February 5, 2009
The staff of the Committee on Open Government is authorized to issue advisory opinions. The ensuing staff advisory opinion is based solely upon the information presented in your correspondence.
I have received your letter and hope that you will apologize for the delay in response. You have raised questions concerning the City of Yonkers Charter Revision Commission in relation to its meetings and votes.
In this regard, as you may recall, an opinion was prepared at your request in 1994 advising that a city’s charter revision commission created in accordance with §36 of the Municipal Home Rule Law constitutes a public body required to comply with the Open Meetings Law.
With respect to your questions, you asked first whether there is a distinction between “resolutions” and “interim resolutions.” I am unfamiliar with the latter and would conjecture that it is a term that has been used based on custom or internal rules. There is no reference to “interim resolutions” in any statute with which I am familiar.
Next, a valid meeting may be held and action taken only when a quorum of a public body has convened. A quorum, according to §41 of the General Construction Law, which is entitled “Quorum and majority”, is a majority of the total membership of a public body. That statute also provides that “not less than a majority of the whole number may perform and exercise [any] power, authority or duty.” Stated differently, a public body cannot do what it is empowered or authorized to do, except by means of an affirmative vote of a majority of its total membership.
With respect to minutes, direction concerning their content and the time within which they must be prepared and made available to the public is found in §106 of the Open Meetings Law. That provision states that:
"1. Minutes shall be taken at all open meetings of a public body which shall consist of a record or summary of all motions, proposals, resolutions and any other matter formally voted upon and the vote thereon.
2. Minutes shall be taken at executive sessions of any action that is taken by formal vote which shall consist of a record or summary of the final determination of such action, and the date and vote thereon; provided, however, that such summary need not include any matter which is not required to be made public by the freedom of information law as added by article six of this chapter.
3. Minutes of meetings of all public bodies shall be available to the public in accordance with the provisions of the freedom of information law within two weeks from the date of such meetings except that minutes taken pursuant to subdivision two hereof shall be available to the public within one week from the date of the executive session."

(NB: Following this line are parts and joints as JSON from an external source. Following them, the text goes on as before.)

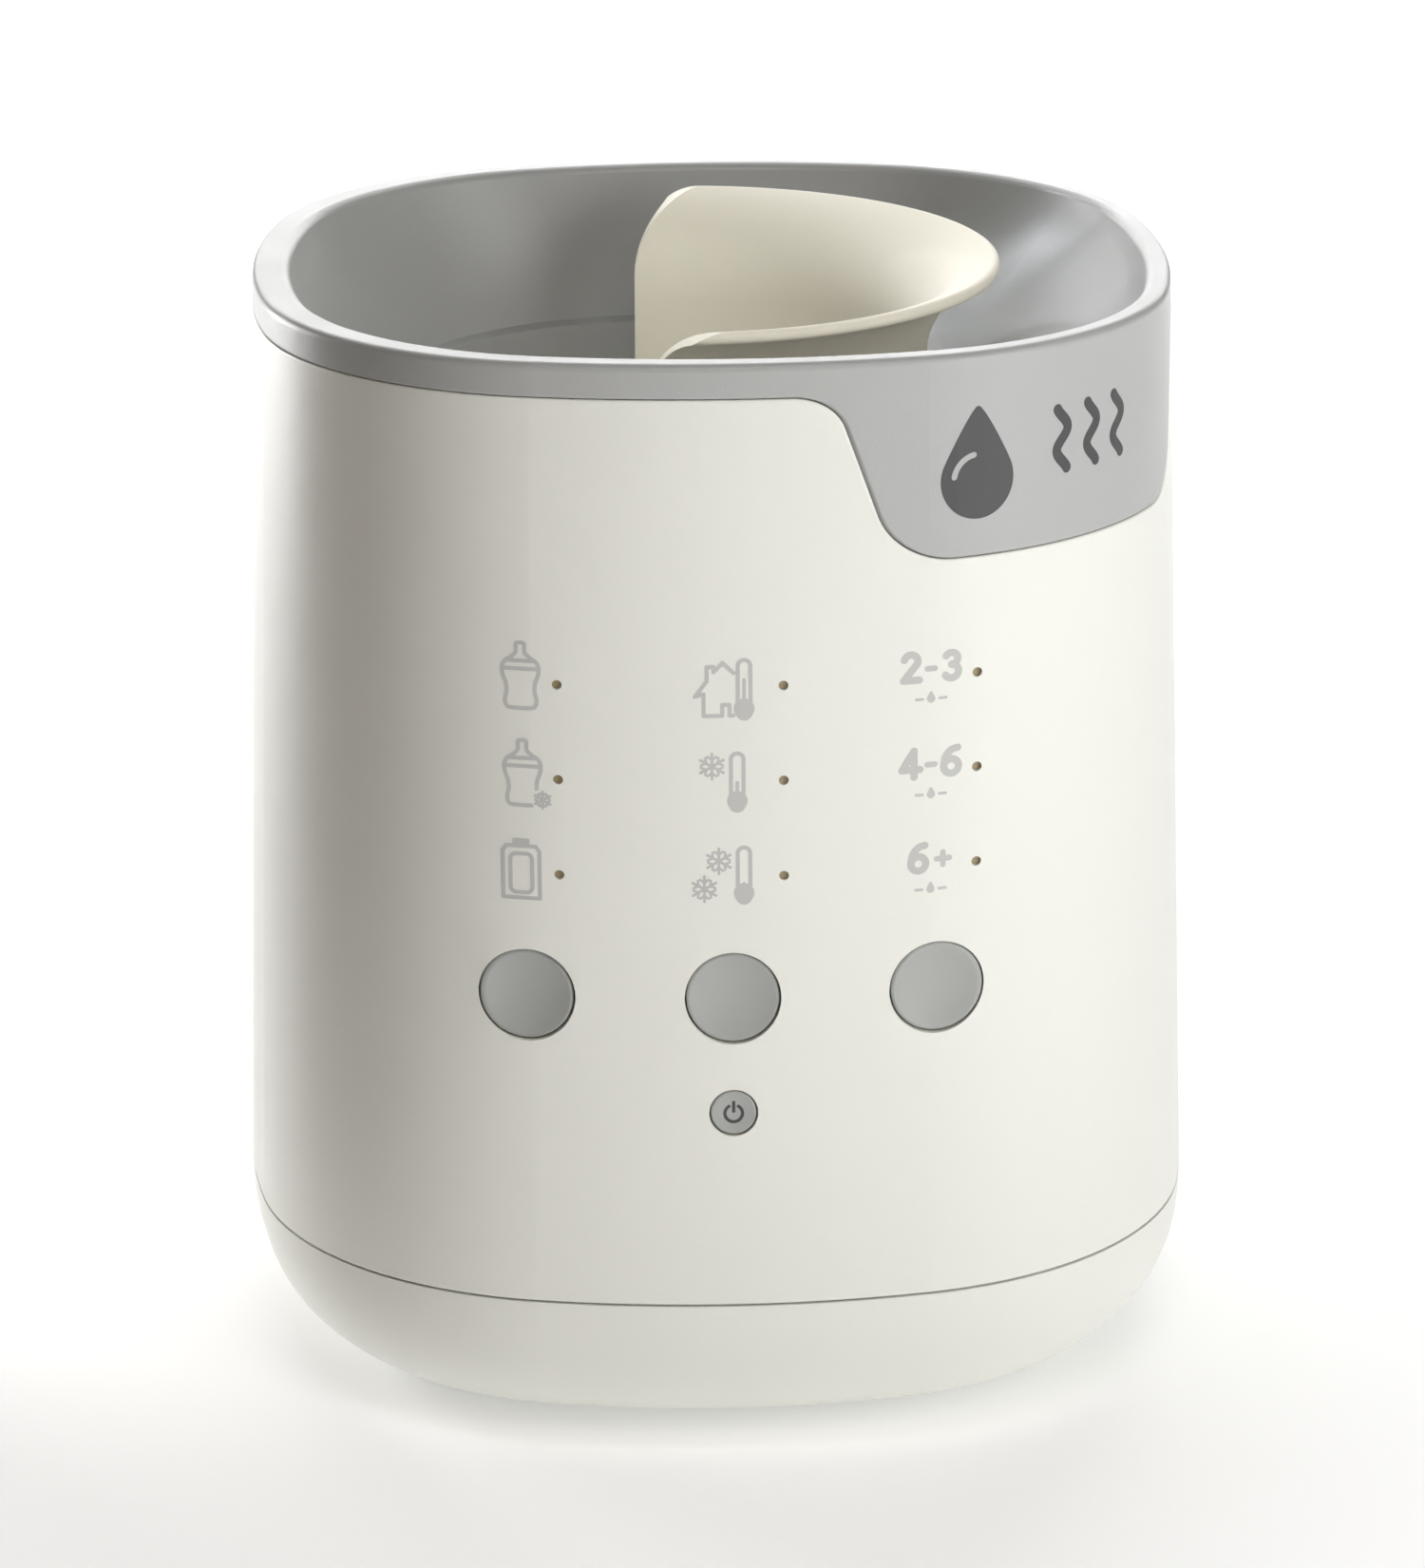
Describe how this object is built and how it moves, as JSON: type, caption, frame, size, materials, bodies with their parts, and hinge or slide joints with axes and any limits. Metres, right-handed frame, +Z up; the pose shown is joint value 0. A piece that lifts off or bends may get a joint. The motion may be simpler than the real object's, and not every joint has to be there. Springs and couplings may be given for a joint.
{
  "type": "bottle warmer",
  "caption": "Counter-top bottle and pouch warmer: white tapered body, grey water tank with a corner tab, lift-out basket, round push buttons and indicator lights.",
  "frame": {"origin": "on the floor under the centre of the body's outline", "axes": "+Z up; the button side faces -Y; +X to the right of someone facing the buttons"},
  "size_m": [0.1524, 0.1486, 0.1753],
  "materials": {
    "white_shell": "satin off-white moulding",
    "grey_moulding": "satin mid-grey moulding",
    "cream_moulding": "satin ivory moulding",
    "button_grey": "satin mid-grey",
    "black_plastic": "matte black",
    "winding": "taped winding",
    "circuit_board": "solder mask green",
    "led_lens": "amber lens",
    "clear_guide": "warm translucent",
    "screw_steel": "zinc plated",
    "strip_steel": "spring steel",
    "seal_rubber": "red silicone",
    "dark_rubber": "matte dark grey",
    "plate_aluminium": "turned plate",
    "element_sheath": "dull sheath",
    "sensor_body": "epoxy and ceramic",
    "capacitor_case": "yellow film case",
    "terminal_green": "green terminal",
    "lead_sleeve": "pale insulation"
  },
  "bodies": {
    "housing": {"outer_casing": "white_shell", "water_tank": "grey_moulding", "base_shell": "white_shell", "tact_switches": "black_plastic", "control_board": "circuit_board", "control_chips": "black_plastic", "status_leds": "led_lens", "light_guide": "clear_guide", "control_board_screws": "screw_steel", "tank_seal": "seal_rubber", "heater_plate": "plate_aluminium", "clamp_ring": "strip_steel", "clamp_screws": "screw_steel", "heating_element": "element_sheath", "temperature_sensor": "sensor_body", "sensor_clip": "strip_steel", "thermal_fuse": "sensor_body", "fuse_strap": "strip_steel", "power_board": "circuit_board", "relay": "black_plastic", "transformer": "winding", "capacitors": "capacitor_case", "terminal_block": "terminal_green", "power_board_screws": "screw_steel", "ribbon_lead": "lead_sleeve", "heater_leads": "lead_sleeve", "body_screws": "screw_steel", "inlet_grommet": "dark_rubber", "front_left_foot": "dark_rubber", "front_right_foot": "dark_rubber", "rear_left_foot": "dark_rubber", "rear_right_foot": "dark_rubber"},
    "basket": {"basket": "cream_moulding"},
    "left_mode_button": {"left_mode_button": "button_grey", "left_switch_plunger": "black_plastic"},
    "centre_mode_button": {"centre_mode_button": "button_grey", "centre_switch_plunger": "black_plastic"},
    "right_mode_button": {"right_mode_button": "button_grey", "right_switch_plunger": "black_plastic"},
    "power_button": {"power_button": "button_grey", "power_switch_plunger": "black_plastic"}
  },
  "joints": [
    {"name": "left_mode_button_press", "type": "slide", "parent": "housing", "child": "left_mode_button", "axis": [0, 1, 0], "range_m": [0, 0.0008], "stiffness_N_per_m": 1500, "springref_m": -0.0006},
    {"name": "centre_mode_button_press", "type": "slide", "parent": "housing", "child": "centre_mode_button", "axis": [0, 1, 0], "range_m": [0, 0.0008], "stiffness_N_per_m": 1500, "springref_m": -0.0006},
    {"name": "right_mode_button_press", "type": "slide", "parent": "housing", "child": "right_mode_button", "axis": [0, 1, 0], "range_m": [0, 0.0008], "stiffness_N_per_m": 1500, "springref_m": -0.0006},
    {"name": "power_button_press", "type": "slide", "parent": "housing", "child": "power_button", "axis": [0, 1, 0], "range_m": [0, 0.0008], "stiffness_N_per_m": 1500, "springref_m": -0.0006},
    {"name": "basket_lift", "type": "slide", "parent": "housing", "child": "basket", "axis": [0, 0, 1], "range_m": [0, 0.135]}
  ]
}
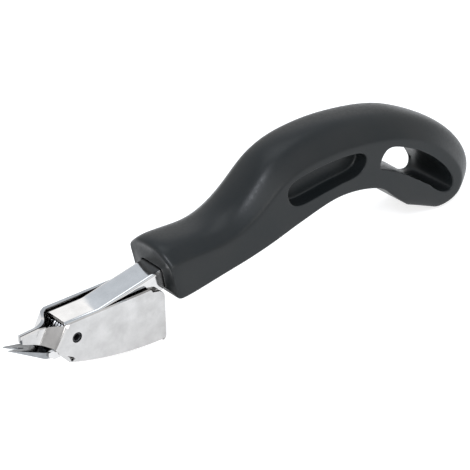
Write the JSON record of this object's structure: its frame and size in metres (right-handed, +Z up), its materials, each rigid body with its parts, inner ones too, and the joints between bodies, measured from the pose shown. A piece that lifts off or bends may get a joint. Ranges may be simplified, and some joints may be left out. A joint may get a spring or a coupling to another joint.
{
  "type": "staple remover",
  "caption": "Heavy-duty staple remover: a forked claw on a lever, a sprung rocker shell with a gripping nose, and a long curved handle.",
  "frame": {"origin": "on the floor under the middle of the tool as it rests on its rocker and its tail", "axes": "+X back along the tool from the claw to the tail, +Y across it, +Z up"},
  "size_m": [0.2186, 0.026, 0.0564],
  "materials": {
    "chromed_sheet": "bright chrome plate",
    "chromed_claw": "bright plate over hardened steel",
    "black_oxide": "black oxide",
    "zinc_steel": "zinc plated",
    "spring_steel": "bright drawn wire",
    "moulded_grip": "satin charcoal moulding"
  },
  "bodies": {
    "grip": {"handle": "moulded_grip", "tang_screw": "zinc_steel", "lever": "chromed_sheet", "claw": "chromed_claw", "claw_rivet": "zinc_steel", "pivot_sleeve": "zinc_steel", "return_spring": "spring_steel"},
    "rocker": {"rocker_shell": "chromed_sheet", "pivot_pin": "black_oxide"}
  },
  "joints": [
    {"name": "jaw_hinge", "type": "hinge", "parent": "grip", "child": "rocker", "pos_m": [-0.08423, 0, 0.01874], "axis": [0, -1, 0], "range_deg": [0, 5], "stiffness_Nm_per_rad": 0.8, "springref_deg": -8.59, "deforming": ["return_spring"]}
  ]
}
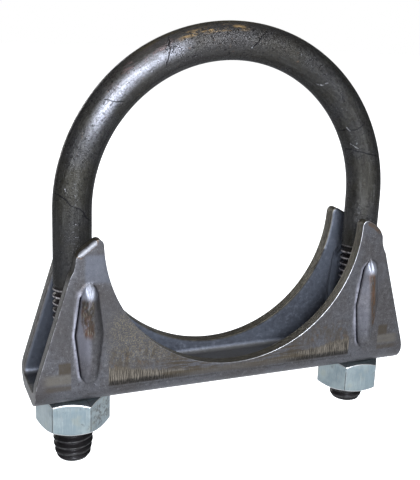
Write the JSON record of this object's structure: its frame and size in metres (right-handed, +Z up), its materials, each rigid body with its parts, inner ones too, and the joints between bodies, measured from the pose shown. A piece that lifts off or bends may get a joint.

Lastly, the Freedom of Information Law has included an “open vote” requirement since its enactment in 1974. Specifically, §87(3)(a) of the Freedom of Information Law provides that:
"Each agency shall maintain:
(a) a record of the final vote of each member in every agency proceeding in which the member votes..."
Based upon the foregoing, when a final vote is taken by an "agency" subject to the Freedom of Information Law [see §86(3)], a record must be prepared that indicates the manner in which each member who voted cast his or her vote.
In terms of the rationale of §87(3)(a), it appears that the State Legislature in precluding secret ballot voting sought to ensure that the public has the right to know how its representatives may have voted individually concerning particular issues. Although the Open Meetings Law does not refer specifically to the manner in which votes are taken or recorded, I believe that the thrust of §87(3)(a) of the Freedom of Information Law is consistent with the Legislative Declaration that appears at the beginning of the Open Meetings Law and states that:
"it is essential to the maintenance of a democratic society that the public business be performed in an open and public manner and that the citizens of this state be fully aware of and able to observe the performance of public officials and attend and listen to the deliberations and decisions that go into the making of public policy. The people must be able to remain informed if they are to retain control over those who are their public servants."
Moreover, in an Appellate Division decision that was affirmed by the Court of Appeals, it was found that "The use of a secret ballot for voting purposes was improper." In so holding, the Court stated that: "When action is taken by formal vote at open or executive sessions, the Freedom of Information Law and the Open Meetings Law both require open voting and a record of the manner in which each member voted [Public Officers Law §87[a]; §106, " Smithson v. Ilion Housing Authority, 130 AD 2d 965, 967 (1987); aff'd 72 NY 2d 1034 (1988)].
There is nothing in either the Freedom of Information or Open Meetings Laws that specifies that a vote must be accomplished by means of a roll call or that a vote be announced when it is cast. In my view, so long as a record is prepared that indicates the manner in which each member cast his or vote, an entity would be acting in compliance with the open vote requirements imposed by those statutes. I note that the decision cited above referred to “open voting” in the context of both open and executive sessions. Since the Open Meetings Law permits public bodies to vote in proper circumstances during an executive session [see §§105(1) and 106(2) and (3)], it is clear in my view that roll call voting in public is not required.
Although the record of votes by members ordinarily is included in minutes, there is no requirement that it be included in minutes. While such a record must be prepared and made available, the Court of Appeals, the state’s highest court, has held that such a record may be maintained separate from the minutes [Perez v. City University of New York, 5 NY3d 522, 530 (2005)].
I hope that I have been of assistance.